**Problem to solve:**
Copy every line of the listing that holds the string "nodes".
═══
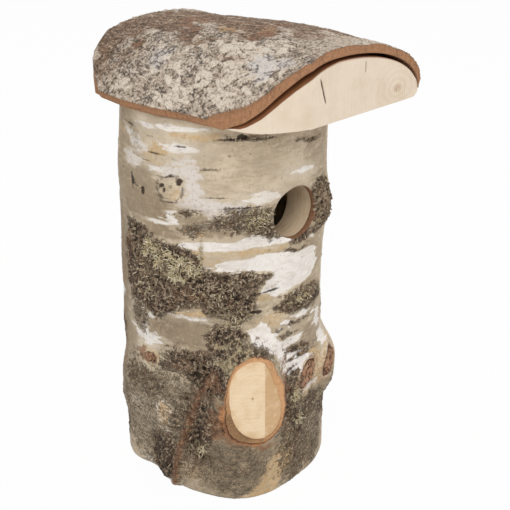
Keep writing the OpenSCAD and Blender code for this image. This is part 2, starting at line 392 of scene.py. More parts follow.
def cells(u, v, seed, around=None):
    """Distance to the nearest and next of scattered points, and a number for the nearest."""
    i, j = np.floor(u).astype(np.int64), np.floor(v).astype(np.int64)
    first = np.full(u.shape, 9.0)
    second = np.full(u.shape, 9.0)
    which = np.zeros(u.shape)
    for di in (-1, 0, 1):
        for dj in (-1, 0, 1):
            ci = i + di
            wrapped = np.mod(ci, around) if around else ci
            cj = j + dj
            px = ci + 0.12 + 0.76 * scatter(wrapped, cj, cj * 0, seed)
            py = cj + 0.12 + 0.76 * scatter(wrapped, cj, cj * 0 + 1, seed)
            apart = np.hypot(u - px, v - py)
            closer = apart < first
            second = np.where(closer, first, np.minimum(second, apart))
            which = np.where(closer, scatter(wrapped, cj, cj * 0 + 2, seed), which)
            first = np.where(closer, apart, first)
    return first, second, which


# ---------------------------------------------------------------- mesh making

def build_piece(name, points, faces, nodes=(), marks=None, material=None, sharp=None):
    """A mesh piece from points in millimetres, with float marks for its material."""
    mesh = bpy.data.meshes.new(name)
    held = np.clip(np.asarray(points, float) * MM, np.array(CAD_LOW), np.array(CAD_HIGH))
    mesh.from_pydata(held.tolist(), [], [list(map(int, f)) for f in faces])
    mesh.validate()
    for key, values in (marks or {}).items():
        layer = mesh.attributes.new(key, "FLOAT", "POINT")
        layer.data.foreach_set("value", np.asarray(values, np.float32))
    mesh.shade_smooth()
    if sharp:
        mesh.set_sharp_from_angle(angle=math.radians(sharp))
    mesh.materials.append(material)
    piece = bpy.data.objects.new(name, mesh)
    bpy.context.collection.objects.link(piece)
    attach(piece, "root")
    if nodes:
        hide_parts(*nodes)
    return piece


def grid_faces(rows, columns, start=0, closed=False, flip=False):
    """Quads of a grid of points, row by row."""
    j, i = np.meshgrid(np.arange(rows - 1), np.arange(columns if closed else columns - 1), indexing="ij")
    n = (i + 1) % columns
    a, b = start + j * columns + i, start + j * columns + n
    c, d = start + (j + 1) * columns + n, start + (j + 1) * columns + i
    quads = np.stack([a, b, c, d], -1).reshape(-1, 4)
    return quads[:, ::-1] if flip else quads


def band(first, second):
    """Quads between two closed loops with as many points each."""
    return np.stack([first, second, np.roll(second, -1), np.roll(first, -1)], -1)


def one_list(groups):
    """The faces of every group, in order."""
    return [face for group in groups for face in group]


def zip_loops(outer, inner, outer_turn, inner_turn):
    """Triangles between two closed loops of point numbers, each sorted by its turn."""
    faces = []
    i = j = 0
    n, m = len(outer), len(inner)
    while i < n or j < m:
        ahead_outer = outer_turn[(i + 1) % n] + 2 * math.pi * ((i + 1) // n)
        ahead_inner = inner_turn[(j + 1) % m] + 2 * math.pi * ((j + 1) // m)
        if j >= m or (i < n and ahead_outer <= ahead_inner):
            faces.append((outer[i % n], outer[(i + 1) % n], inner[j % m]))
            i += 1
        else:
            faces.append((outer[i % n], inner[(j + 1) % m], inner[j % m]))
            j += 1
    return faces


def loops_of(faces):
    """Closed loops of point numbers round the open edges of a set of faces."""
    ahead = {}
    used = set()
    for face in faces:
        for a, b in zip(face, np.roll(face, -1)):
            used.add((int(a), int(b)))
    for a, b in used:
        if (b, a) not in used:
            ahead[a] = b
    loops = []
    while ahead:
        start, here = ahead.popitem()
        loop = [start]
        while here != start:
            loop.append(here)
            here = ahead.pop(here)
        loops.append(loop)
    return loops


# ---------------------------------------------------------------- the log's shape and marks

def round_table(turn, points):
    """Distance from the stub's middle to a closed outline, in the direction of a turn."""
    u, v = np.array(points, float).T
    u, v = u - STUB_MIDDLE[0], v - STUB_MIDDLE[1]
    order = np.argsort(np.arctan2(v, u))
    turns, reach = np.arctan2(v, u)[order], np.hypot(u, v)[order]
    soft = [np.interp(np.mod(turn + off + math.pi, 2 * math.pi) - math.pi, turns, reach,
                      period=2 * math.pi) for off in (-0.13, -0.06, 0, 0.06, 0.13)]
    return sum(soft) / len(soft)


def wrap(a):
    return (a + 180) % 360 - 180


def log_shape(a, z):
    """Radius of the log, bark included, at an angle and a height."""
    found = LOG_RADIUS + LOBE_SIZE * np.sin(np.radians(3 * a + 40))
    for angle, height, wide, tall, size in SWELLINGS:
        found = found + size * np.exp(-((wrap(a) - angle) / wide) ** 2 - ((z - height) / tall) ** 4)
    return found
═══
**Reply to the exercise:**
def build_piece(name, points, faces, nodes=(), marks=None, material=None, sharp=None):
    if nodes:
        hide_parts(*nodes)